8 thoughts on “Removing Dog Hair

  1. Lorraine says:

    Sprinkle a light dusting of baby powder – don’t breathe it in or allow your pets to breathe it in. Sweep. You will be astonished at the pet hair. I learned this trick to sweep up human hair when working at a hair salon.

      • Dee says:

        You are right about talcum powder being a carcinogen. I remember the Johnson & Johnson legal case. However, virtually all the so-called “Baby powder” on store shelves today is fine cornstarch, not talc. The ingredients list will put your worries to rest.Talc seems to have disappeared altogether — I’ve looked. Having said that, it seems any fine particulates in the air are bad for the lungs, but that would include all the nasty dust floating from my shelves, furniture, blankets, and floors. I think I’ll try the moistened broom approach for dog hair on my floors. I’m tired of dragging a heavy canister vacuum around the house.

  2. Cheryl Stewart says:

    What a lot of good ideas. Here is another. Get that hair where it starts. Brush your dog everyday – outdoors if possible – with one of those shedding type of combs. This cuts the indoor shedding by 80%. We have had labs for 30 years and this one habit has saved our marriage. Cats love to be brushed and it will cut down on the amount of tiny fuzz around on the furniture and up your nose.
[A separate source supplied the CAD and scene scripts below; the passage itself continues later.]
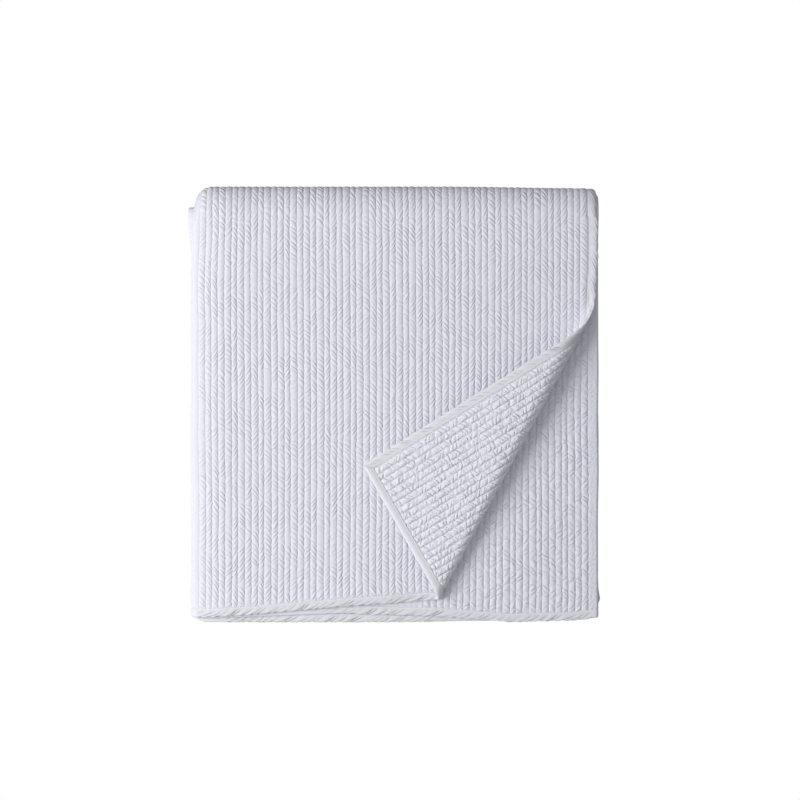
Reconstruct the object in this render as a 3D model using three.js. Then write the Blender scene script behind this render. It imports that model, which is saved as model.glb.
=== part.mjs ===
// A channel-quilted coverlet folded into a flat pile, with one corner of the top leaf turned back.
// Millimetres, +X to the right, +Y towards the folded end, +Z up, standing on z = 0.
import * as THREE from 'three';

// Cloth
const clothHalf = 1.5;      // half the thickness of the quilted cloth where layers press on each other
const crestHalf = 1.85;     // half the thickness at the top of a channel
const valleyHalf = 0.7;     // half the thickness at a stitch line
const channelPitch = 9;     // from one stitch line to the next
const channelUneven = 0.7;  // how far a stitch line strays from its even place
const plainByBend = 4;      // no channels stand up this near to a bend

// Binding strip, folded round every edge of the cloth
const bindingWidth = 11;
const bindingHalf = 1.65;
const slotHalf = 0.95;      // the slot that holds the cloth
const slotFloor = 1.7;      // from the outer edge to the bottom of the slot
const foldedOver = { flatFrom: 2, edgeHalf: 0.7 }; // the strip is rounded within 2 mm of its outer edge
const pieceGap = 0.3;
const mitreGap = pieceGap / Math.SQRT2;
const tuckHalf = slotHalf - 0.4; // half the thickness of the cloth inside the slot
const tuckEdge = slotFloor + pieceGap;
const tuckEnd = bindingWidth + pieceGap;
const quiltStart = tuckEnd + 1.3;
const stripEnd = bindingWidth + 2; // the mitred corners of a strip are within this of its ends

// Folding across: four leaves, one back-and-forth section
const leafPitch = 3.6;
const leafBend = leafPitch / 2;
const leaves = [
  { from: 276.2, to: -272.5 },
  { from: -272.5, to: 276.5 },
  { from: 276.5, to: -275 },
  { from: -275, to: 274 },
];
const topOffset = 1.5 * leafPitch; // of the first leaf from the middle of the four

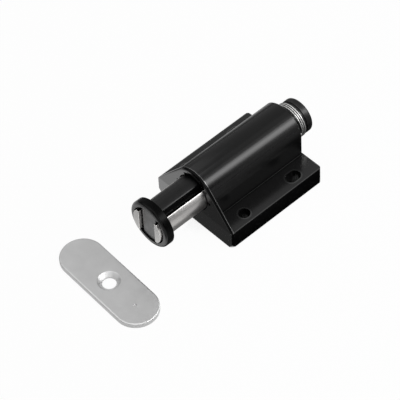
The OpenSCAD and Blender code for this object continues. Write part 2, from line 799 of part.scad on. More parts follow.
// Leaf spring over the wire: both ends bear on the slot's ceiling and the middle bows down
module follower_leaf() {
    y0 = pivot_y + wire_l / 2 - leaf_l / 2;
    foot = leaf_l / 8;
    low = wire_z + wire_r + free_gap;
    color(steel) translate([0, 0, axis_z]) rotate([90, 0, 90]) translate([0, 0, -leaf_w / 2])
        linear_extrude(leaf_w) polygon([
            [y0, wire_slot_z], [y0, wire_slot_z - leaf_t], [y0 + foot, wire_slot_z - leaf_t],
            [y0 + 3 * foot, low], [y0 + leaf_l - 3 * foot, low],
            [y0 + leaf_l - foot, wire_slot_z - leaf_t], [y0 + leaf_l, wire_slot_z - leaf_t],
            [y0 + leaf_l, wire_slot_z], [y0 + leaf_l - foot, wire_slot_z],
            [y0 + leaf_l - 3 * foot, low + leaf_t], [y0 + 3 * foot, low + leaf_t],
            [y0 + foot, wire_slot_z]]);
}

// Strike plate

// Half section of the plate's edge: flat below, rounded above
module plate_edge(half) {
    rect(0, 0, half, plate_t - plate_round);
    rect(0, 0, half - plate_round, plate_t);
    translate([half - plate_round, plate_t - plate_round]) circle(r = plate_round);
}

module strike_plate() {
    half = plate_w / 2;
    end_x = plate_l / 2 - half;
    color(steel) translate([0, pole_y - plate_gap, 0]) rotate(plate_turn) difference() {
        union() {
            for (side = [-1, 1]) translate([side * end_x, 0, 0]) rotate_extrude() plate_edge(half);
            translate([-end_x, 0, 0]) rotate([90, 0, 90]) linear_extrude(2 * end_x) {
                plate_edge(half);
                mirror([1, 0, 0]) plate_edge(half);
            }
        }
        translate([0, 0, -cut]) cylinder(d = plate_hole_d, h = plate_t + 2 * cut);
        translate([0, 0, plate_t - sink_h])
            cylinder(d1 = plate_hole_d, d2 = sink_d, h = sink_h);
        translate([dimple_x, 0, plate_t]) sphere(d = dimple_d);
    }
}

housing();
base_cover();
cover_screws();
front_bush();
anchor_key();
guide_core();
rear_cap();
cap_screw();
main_spring();
spring_washer();
plunger_carrier();
stop_collar();
collar_pins();
pole_bar_left();
pole_bar_right();
magnet();
pole_pin();
nose_plate();
buffer_ring();
follower_wire();
follower_leaf();
strike_plate();
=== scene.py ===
import math

import bmesh
import bpy
from mathutils import Matrix, Vector

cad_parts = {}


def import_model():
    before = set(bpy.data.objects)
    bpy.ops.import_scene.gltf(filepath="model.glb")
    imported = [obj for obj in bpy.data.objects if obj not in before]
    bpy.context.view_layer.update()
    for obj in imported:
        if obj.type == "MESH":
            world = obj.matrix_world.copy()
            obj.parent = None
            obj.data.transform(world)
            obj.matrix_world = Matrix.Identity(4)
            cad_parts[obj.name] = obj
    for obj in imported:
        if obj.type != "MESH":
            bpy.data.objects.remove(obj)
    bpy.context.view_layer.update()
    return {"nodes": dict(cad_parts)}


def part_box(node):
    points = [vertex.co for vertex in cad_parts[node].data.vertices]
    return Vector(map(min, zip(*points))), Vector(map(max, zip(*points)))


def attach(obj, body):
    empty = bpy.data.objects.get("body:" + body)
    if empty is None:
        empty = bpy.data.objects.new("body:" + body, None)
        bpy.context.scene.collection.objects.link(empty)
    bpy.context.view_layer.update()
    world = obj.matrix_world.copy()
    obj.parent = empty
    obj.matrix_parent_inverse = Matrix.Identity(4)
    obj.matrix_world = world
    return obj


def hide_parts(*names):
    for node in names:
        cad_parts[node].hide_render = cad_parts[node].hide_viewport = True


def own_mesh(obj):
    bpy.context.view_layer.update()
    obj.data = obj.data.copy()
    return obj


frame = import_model()
NODES = frame["nodes"]
MM = 0.001


# Sizes read from the frame

def span(node, axis):
    """Lowest and highest value of a CAD node along one axis."""
    low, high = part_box(node)
    return low[axis], high[axis]


AXIS_Z = sum(span("spring_washer", 2)) / 2
SPRING_FRONT = span("spring_washer", 1)[1]
SPRING_REAR = span("main_spring", 1)[1]
SPRING_OUTER = span("main_spring", 0)[1]

# Places on the housing in millimetres, for its material, its edges and the cards round it
HOUSING_FRONT, HOUSING_REAR = (v / MM for v in span("housing", 1))
FLANGE_SIDE = span("housing", 0)[1] / MM
FLANGE_TOP = 8.2
FOOT_FILLET = (10.34, FLANGE_TOP + 0.2)
FOOT_HALF_W = 0.22
FLANGE_EDGE = (FLANGE_SIDE, FLANGE_TOP)
EDGE_ROUND = 0.42
RIM_Y = HOUSING_FRONT + 0.65
RIM_HALF_W = 0.5
LINE_OFF_RIM = 0.14
LINE_HALF_W = 0.12
HOLE_X = 16.0
HOLE_Y = 13.0
SLOT_STRAIGHT = 1.0
HOLE_RIM_R = 2.64
HOLE_RIM_HALF_W = 0.32


# Node helpers

def new_material(name):
    m = bpy.data.materials.new(name)
    m.use_nodes = True
    tree = m.node_tree
    return m, tree, tree.nodes["Principled BSDF"]


def empty_material(name):
    m = bpy.data.materials.new(name)
    m.use_nodes = True
    m.node_tree.nodes.clear()
    return m, m.node_tree


def insides(m):
    return m.node_tree, m.node_tree.nodes["Principled BSDF"]


def node(tree, kind, **values):
    n = tree.nodes.new(kind)
    for key, value in values.items():
        setattr(n, key, value)
    return n


def math_node(tree, operation, first, second=0.0):
    n = node(tree, "ShaderNodeMath", operation=operation)
    for socket, value in zip(n.inputs, (first, second)):
        if isinstance(value, float):
            socket.default_value = value
        else:
            tree.links.new(value, socket)
    return n.outputs["Value"]


def from_place(tree, value, place):
    """Distance from a place along one axis."""
    return math_node(tree, "ABSOLUTE", math_node(tree, "SUBTRACT", value, place))


def source(shader, name):
    """What feeds an input of the shader now."""
    return shader.inputs[name].links[0].from_socket


def placed(tree, stretch=(1.0, 1.0, 1.0)):
    """Position on the object in millimetres, stretched along its axes."""
    where = node(tree, "ShaderNodeTexCoord")
    scale = node(tree, "ShaderNodeMapping")
    scale.inputs["Scale"].default_value = [s / MM for s in stretch]
    tree.links.new(where.outputs["Object"], scale.inputs["Vector"])
    return scale.outputs["Vector"]


def parts_of(tree, vector):
    split = node(tree, "ShaderNodeSeparateXYZ")
    tree.links.new(vector, split.inputs["Vector"])
    return split.outputs


def facing_of(tree):
    """Which way the surface faces, along X, Y and Z."""
    return parts_of(tree, node(tree, "ShaderNodeTexCoord").outputs["Normal"])


def noise(tree, where, per_mm, detail=2.0, rough=0.5):
    n = node(tree, "ShaderNodeTexNoise")
    n.inputs["Scale"].default_value = per_mm
    n.inputs["Detail"].default_value = detail
    n.inputs["Roughness"].default_value = rough
    tree.links.new(where, n.inputs["Vector"])
    return n.outputs["Fac"]


def ranged(tree, value, low, high, start=0.3, end=0.7):
    """Turns a value that goes from start to end into one that goes from low to high."""
    r = node(tree, "ShaderNodeMapRange")
    for key, v in (("From Min", start), ("From Max", end), ("To Min", low), ("To Max", high)):
        r.inputs[key].default_value = v
    tree.links.new(value, r.inputs["Value"])
    return r.outputs["Result"]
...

After brushing just wet your hands and go over the coat lightly – cats can learn to tolerate this – use the same trick to wipe down your pants and shirt with the damp hands and you will see a roll of hair.

    Regarding swiffer sweeper, be aware that they contain chemicals that you are putting on the floor where your animals live. “The nine ingredients in Swiffer Wet Jet solution are purified water, ethyl alcohol, Polypropylene Glycol N-Butyl Ether, Alkyl Polyglucoside, Didecyl Dimethyl Ammonium Chloride, Chlorhexidine Diacetate, Fragrance, Silicone Emulsion and Polyethyleneimine.”

  3. Pamela Gilliam says:

    I brush my dogs often but have old wood floors. The dog hair sticks to it. I have tried vacuuming,sweeping ,mopping, Swiffering, even the roller doesn’t get it up. I have even done all at once. I wasn’t quite ready to have them sanded and read varnished but I guess that’s the only way to get it done

  4. Jessica says:

    We recently moved. The previous owners had a dog. We have hard wood floors throughout the house. In all the corners as well as along the walls there seems to be dog hair stuck fast to the floor. I have tried a hard bristle brush as well as a scouring pad. Does any one have any other suggestions other than refinishing the entire floor?